What to produce
From the entries that follow, extract each line holding the string "object".

Records provided
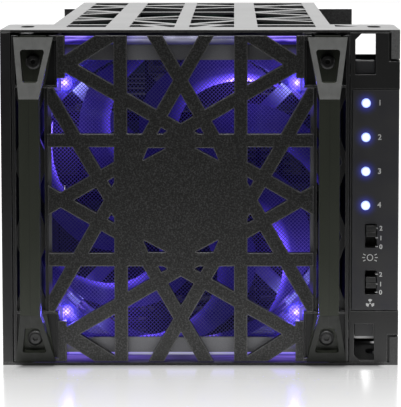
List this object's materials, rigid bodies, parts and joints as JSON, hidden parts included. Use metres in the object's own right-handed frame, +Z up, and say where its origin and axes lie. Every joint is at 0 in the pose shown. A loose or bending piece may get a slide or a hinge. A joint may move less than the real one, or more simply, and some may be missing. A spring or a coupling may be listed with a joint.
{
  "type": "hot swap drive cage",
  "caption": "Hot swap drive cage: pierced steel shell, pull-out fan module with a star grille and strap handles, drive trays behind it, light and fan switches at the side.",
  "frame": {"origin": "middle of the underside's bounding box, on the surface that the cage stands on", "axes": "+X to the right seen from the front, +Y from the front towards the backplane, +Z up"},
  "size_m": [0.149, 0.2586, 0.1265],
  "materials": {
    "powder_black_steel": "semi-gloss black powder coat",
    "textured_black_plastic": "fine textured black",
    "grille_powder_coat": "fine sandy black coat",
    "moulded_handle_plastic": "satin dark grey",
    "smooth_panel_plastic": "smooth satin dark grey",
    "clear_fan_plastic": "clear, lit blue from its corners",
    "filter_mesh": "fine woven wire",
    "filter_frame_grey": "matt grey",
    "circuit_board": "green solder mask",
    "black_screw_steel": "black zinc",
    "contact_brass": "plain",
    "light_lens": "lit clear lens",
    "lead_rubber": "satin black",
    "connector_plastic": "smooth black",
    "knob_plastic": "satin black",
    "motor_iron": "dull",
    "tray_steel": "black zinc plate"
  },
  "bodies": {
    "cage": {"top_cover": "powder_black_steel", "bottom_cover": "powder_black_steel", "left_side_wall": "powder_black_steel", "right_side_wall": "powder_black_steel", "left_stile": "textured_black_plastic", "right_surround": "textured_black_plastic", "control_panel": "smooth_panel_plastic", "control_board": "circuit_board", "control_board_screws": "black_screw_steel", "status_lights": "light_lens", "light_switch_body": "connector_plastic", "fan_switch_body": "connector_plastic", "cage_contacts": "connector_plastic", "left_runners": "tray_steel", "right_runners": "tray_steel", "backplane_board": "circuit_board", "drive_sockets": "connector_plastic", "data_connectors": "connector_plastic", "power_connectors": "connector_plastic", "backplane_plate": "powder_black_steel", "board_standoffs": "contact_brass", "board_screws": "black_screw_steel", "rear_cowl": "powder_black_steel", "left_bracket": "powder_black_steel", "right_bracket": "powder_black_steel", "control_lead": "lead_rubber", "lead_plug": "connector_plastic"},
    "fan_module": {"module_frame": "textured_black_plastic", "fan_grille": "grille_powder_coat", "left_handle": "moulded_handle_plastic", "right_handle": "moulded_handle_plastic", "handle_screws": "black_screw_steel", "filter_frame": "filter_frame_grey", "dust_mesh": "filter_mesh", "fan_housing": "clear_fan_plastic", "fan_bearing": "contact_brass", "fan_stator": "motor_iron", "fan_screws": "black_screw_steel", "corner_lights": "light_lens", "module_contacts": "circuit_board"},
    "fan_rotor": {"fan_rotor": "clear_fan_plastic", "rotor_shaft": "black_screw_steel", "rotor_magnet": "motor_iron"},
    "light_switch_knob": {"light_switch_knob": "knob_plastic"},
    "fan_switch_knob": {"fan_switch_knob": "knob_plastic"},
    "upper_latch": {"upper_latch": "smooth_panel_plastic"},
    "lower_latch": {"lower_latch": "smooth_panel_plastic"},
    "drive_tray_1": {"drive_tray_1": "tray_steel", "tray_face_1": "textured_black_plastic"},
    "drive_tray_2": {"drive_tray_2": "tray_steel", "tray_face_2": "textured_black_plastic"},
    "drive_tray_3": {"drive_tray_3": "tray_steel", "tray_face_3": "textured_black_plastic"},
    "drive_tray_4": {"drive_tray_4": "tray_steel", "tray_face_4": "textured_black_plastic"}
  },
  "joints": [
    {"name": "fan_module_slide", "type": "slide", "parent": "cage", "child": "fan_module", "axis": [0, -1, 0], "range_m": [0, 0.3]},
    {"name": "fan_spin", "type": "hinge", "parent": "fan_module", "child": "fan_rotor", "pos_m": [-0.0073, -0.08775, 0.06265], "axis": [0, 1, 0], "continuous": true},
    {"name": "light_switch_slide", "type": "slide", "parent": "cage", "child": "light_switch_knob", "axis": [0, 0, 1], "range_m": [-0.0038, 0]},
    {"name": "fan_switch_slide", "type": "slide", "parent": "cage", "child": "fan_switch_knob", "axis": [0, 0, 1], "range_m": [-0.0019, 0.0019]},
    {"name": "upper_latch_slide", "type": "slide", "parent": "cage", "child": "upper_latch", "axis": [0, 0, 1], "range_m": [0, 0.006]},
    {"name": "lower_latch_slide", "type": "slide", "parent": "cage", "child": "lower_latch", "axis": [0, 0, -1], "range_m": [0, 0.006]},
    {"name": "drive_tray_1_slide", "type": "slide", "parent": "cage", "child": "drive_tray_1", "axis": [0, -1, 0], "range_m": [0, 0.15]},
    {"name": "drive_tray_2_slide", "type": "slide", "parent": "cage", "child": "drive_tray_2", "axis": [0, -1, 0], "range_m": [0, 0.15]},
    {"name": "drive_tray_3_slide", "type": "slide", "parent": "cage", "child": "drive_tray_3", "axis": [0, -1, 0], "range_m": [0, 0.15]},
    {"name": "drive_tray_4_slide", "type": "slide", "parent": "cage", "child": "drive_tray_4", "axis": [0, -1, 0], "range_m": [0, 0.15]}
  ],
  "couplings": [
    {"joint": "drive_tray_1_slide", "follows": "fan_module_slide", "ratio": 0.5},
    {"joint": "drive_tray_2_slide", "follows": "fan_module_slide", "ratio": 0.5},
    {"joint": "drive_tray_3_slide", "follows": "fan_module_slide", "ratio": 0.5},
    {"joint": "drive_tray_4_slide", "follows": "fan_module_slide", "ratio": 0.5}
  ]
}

* * *

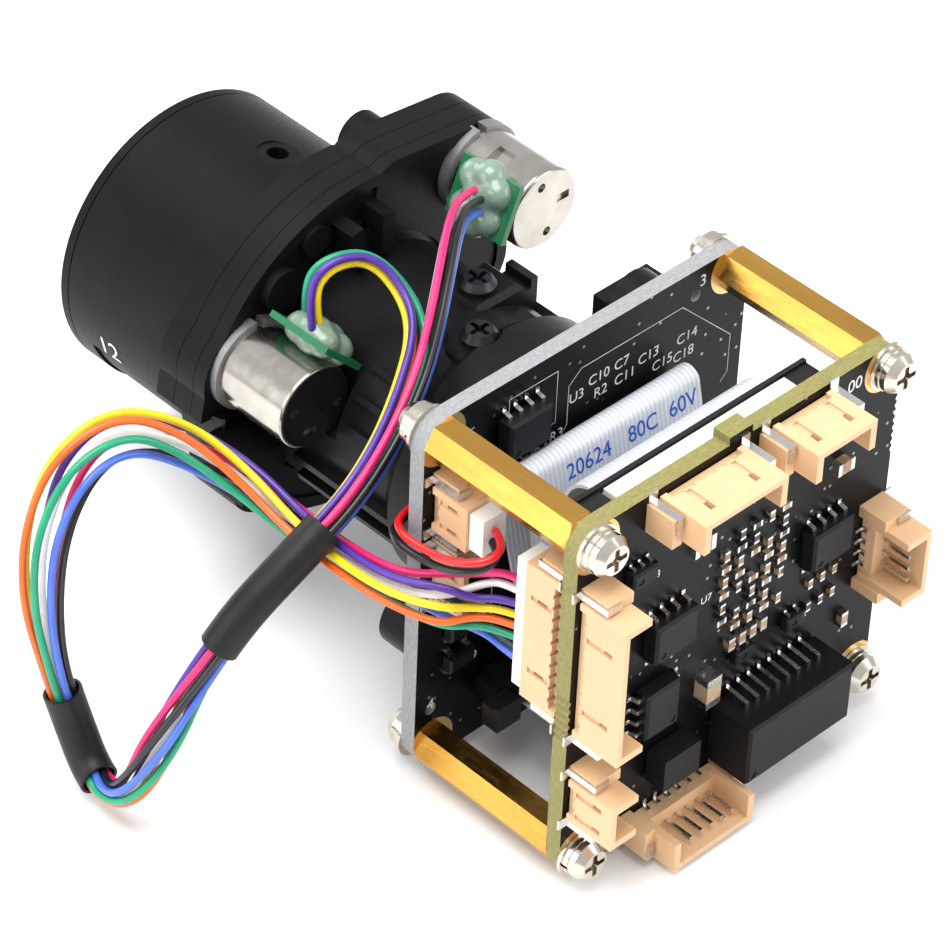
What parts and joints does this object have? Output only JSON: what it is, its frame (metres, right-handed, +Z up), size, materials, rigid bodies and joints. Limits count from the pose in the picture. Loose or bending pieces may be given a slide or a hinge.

The result
List this object's materials, rigid bodies, parts and joints as JSON, hidden parts included. Use metres in the object's own right-handed frame, +Z up, and say where its origin and axes lie. Every joint is at 0 in the pose shown. A loose or bending piece may get a slide or a hinge. A joint may move less than the real one, or more simply, and some may be missing. A spring or a coupling may be listed with a joint.
What parts and joints does this object have? Output only JSON: what it is, its frame (metres, right-handed, +Z up), size, materials, rigid bodies and joints. Limits count from the pose in the picture. Loose or bending pieces may be given a slide or a hinge.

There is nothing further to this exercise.